For FAO, Dynamic Greenness Maps produced with the PROBA-V 100 m time series represent a significant improvement compared to the current MODIS 250 m maps they use. They asked UCL to produce these 100m maps in near real time for the entire Desert Locust area. With the help of the Orchestrator Service (Space Applications) for automatisation of the processing chain, this application could be runned as an operational product on the PROBA-V MEP. 

 

Figure 2. Dynamic Greenness Map products for North Mali on the first decade of September 2016 for PROBA-V and MODIS. This illustrates the significant improvement of the greenness map thanks to the use of PROBA-V time series, with a much better delineation of this fragmented area while having a good consistency with the MODIS product. PROBA-V maps allow also an earlier detection of vegetation compared to the MODIS maps. The product, with its time meter, flags priority areas to be surveyed (warm colors) because of a recent greening of vegetation becoming suitable for locusts, as they prefer fresh vegetation. On the contrary, dark-colored areas present a lower interest for locusts.

 

References

Pekel, Jean-François ; Ceccato, Pietro ; Vancutsem, Christelle ; Cressman, Keith ; Vanbogaert, Eric ; Defourny, Pierre. Development and Application of Multi-Temporal Colorimetric Transformation to Monitor Vegetation in the Desert Locus Habitat. In: IEEE Journal of Selected Topics in Applied Earth Observation and Remote Sensing, 1939-1404, 9 (2010). doi: 10.1109/JSTARS.2010.2052591.

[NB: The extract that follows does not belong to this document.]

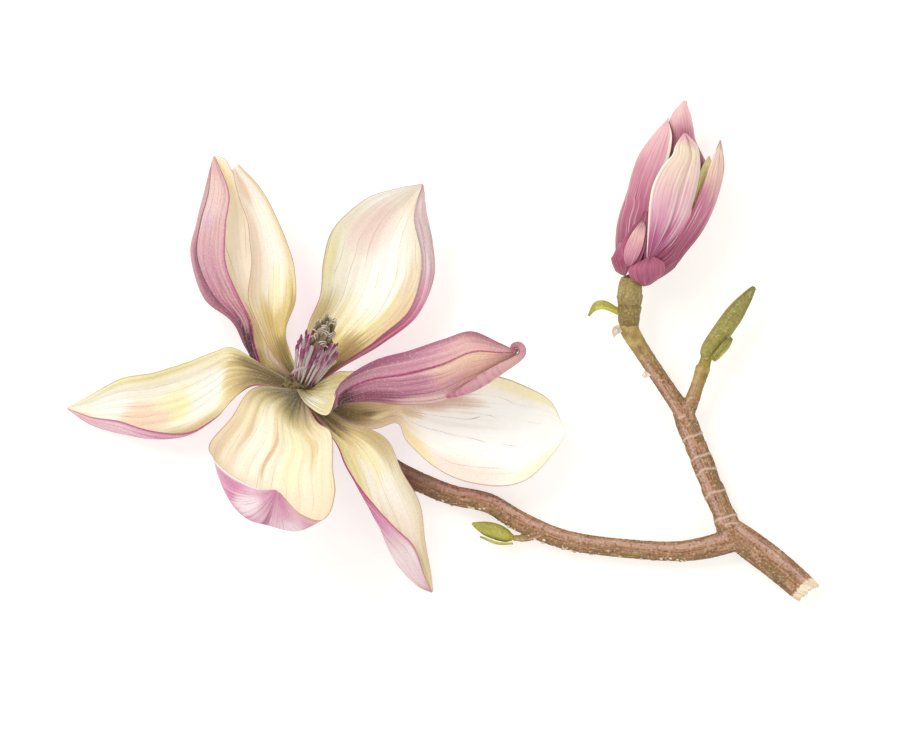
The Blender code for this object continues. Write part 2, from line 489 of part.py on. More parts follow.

Renier, Cécile ; Waldner, François ; Jacques, Damien ; Babah Ebbe, Mohamed ; Cressman, Keith ; Defourny, Pierre. A Dynamic Vegetation Senescence Indicator for Near-Real-Time Desert Locust Habitat Monitoring with MODIS. In: Remote Sensing, Vol. 7, no. 6, p. 7545-7570 (2015). doi:10.3390/rs70607545.

Waldner, François ; Abdallahi Babah Ebbe, Mohamed ; Cressman, Keith ; Defourny, Pierre. Operational Monitoring of the Desert Locust Habitat with Earth Observation. In: I S P R S International Journal of Geo-Information, Vol. 4, no.4, p. 2379-2400 (30 October 2015). doi:10.3390/ijgi4042379.